In its annual letter to boards sent yesterday, State Street Global Advisors, the $3 trillion-plus investment arm of State Street, redefined what it considers “shareholder value.”
The letter is signed by Cyrus Taraporevala, CEO and president of the Boston-based investing giant. With it, he includes a suggested environmental, social and governance (ESG) oversight framework designed for company directors who are still trying to get their heads wrapped around ESG and what it means.
As if Milton Friedman hasn’t been rolling around in his grave enough already, Taraporevala goes on to argue that shareholder value is increasingly driven by challenges such as climate change, labor practices and consumer product safety.
Responding to these challenges is "a matter of value, not values," he contends, adding: "We believe that addressing material ESG issues is good business practice and essential to a company's long-term financial performance."

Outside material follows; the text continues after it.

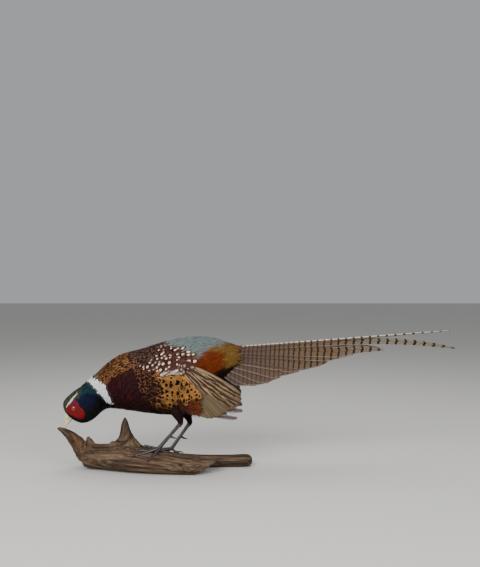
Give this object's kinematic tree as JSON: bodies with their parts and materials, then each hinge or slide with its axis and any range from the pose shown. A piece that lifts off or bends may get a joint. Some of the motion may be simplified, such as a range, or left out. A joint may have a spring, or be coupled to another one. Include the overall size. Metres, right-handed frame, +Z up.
{
  "type": "mounted cock pheasant",
  "caption": "Mounted cock ring-necked pheasant, head lowered and pecking at the raised tip of a piece of driftwood, with a long barred tail.",
  "frame": {"origin": "on the driftwood's flat underside, below the feet", "axes": "+Z up, the bird faces -X with its tail along +X, and its left side faces -Y"},
  "size_m": [0.8106, 0.1436, 0.2845],
  "materials": {
    "head_plumage": "glossy dark green and bronze feathers",
    "neck_plumage": "glossy blue-green feathers with a white collar",
    "body_plumage": "copper and golden feathers with dark tips and fringes",
    "rump_plumage": "pale blue-grey, olive and rust hair-like feathers",
    "leg_plumage": "dark brown short feathers",
    "flight_feathers": "buff-brown vanes with paler edges",
    "tail_feathers": "buff-brown vanes with dark bars",
    "facial_skin": "matt red skin with fine raised grains",
    "bill_horn": "smooth pale horn",
    "eye": "polished amber eye with a dark pupil",
    "leg_scales": "grey-brown scales, slightly glossy",
    "claw_horn": "dark horn",
    "driftwood": "bare weathered wood with open grain"
  },
  "bodies": {
    "root": {"head": "head_plumage", "neck": "neck_plumage", "trunk": "body_plumage", "rump": "rump_plumage", "bill_upper": "bill_horn", "bill_lower": "bill_horn", "eye_left": "eye", "wattle_left": "facial_skin", "wing_left_coverts": "body_plumage", "wing_left_secondaries": "flight_feathers", "wing_left_primaries": "flight_feathers", "thigh_left": "leg_plumage", "shank_left": "leg_scales", "spur_left": "claw_horn", "foot_left": "leg_scales", "claw_left_middle": "claw_horn", "claw_left_outer": "claw_horn", "claw_left_inner": "claw_horn", "claw_left_hind": "claw_horn", "tail_left_1": "tail_feathers", "tail_left_2": "tail_feathers", "tail_left_3": "tail_feathers", "tail_left_4": "tail_feathers", "tail_left_5": "tail_feathers", "tail_left_6": "tail_feathers", "tail_left_7": "tail_feathers", "tail_left_8": "tail_feathers", "tail_left_9": "tail_feathers", "eye_right": "eye", "wattle_right": "facial_skin", "wing_right_coverts": "body_plumage", "wing_right_secondaries": "flight_feathers", "wing_right_primaries": "flight_feathers", "thigh_right": "leg_plumage", "shank_right": "leg_scales", "spur_right": "claw_horn", "foot_right": "leg_scales", "claw_right_middle": "claw_horn", "claw_right_outer": "claw_horn", "claw_right_inner": "claw_horn", "claw_right_hind": "claw_horn", "tail_right_1": "tail_feathers", "tail_right_2": "tail_feathers", "tail_right_3": "tail_feathers", "tail_right_4": "tail_feathers", "tail_right_5": "tail_feathers", "tail_right_6": "tail_feathers", "tail_right_7": "tail_feathers", "tail_right_8": "tail_feathers", "tail_right_9": "tail_feathers", "driftwood": "driftwood"}
  },
  "joints": []
}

State Street Global Advisors first called on boards to consider sustainability across the ESG spectrum back in 2017 and has since engaged with a number of companies around ESG issues. The world's third largest asset manager also made its mark on the financial sector with efforts like the Fearless Girl campaign, which sought to increase the number of women on corporate boards.
Still, there’s plenty of work to be done. Less than 25 percent of the companies evaluated by the firm have genuinely "identified, incorporated and disclosed" material ESG issues within their overall strategies.
But the asset manager isn’t only wagging its finger and scolding — Taraporevala says it's willing to work with clients on these challenges. To that end, it launched what it calls the R-Factor tool, a risk scoring system that measures how companies are performing based on financially material as well as industry-specific ESG issues. The tool generates ESG scores for more than 6,000 listed companies globally, which State Street Global Advisors uses to help clients understand their portfolio risk exposure. Beginning this year, the asset manager will also use its proxy voting power to take action against companies with low ESG scores.
“Ultimately, we have a fiduciary responsibility to our clients to maximize the probability of attractive long-term returns — and will never hesitate to use our voice and vote to deliver better performance for them,” Taraporevala asserted. “This is why we are so focused on financially material ESG issues.”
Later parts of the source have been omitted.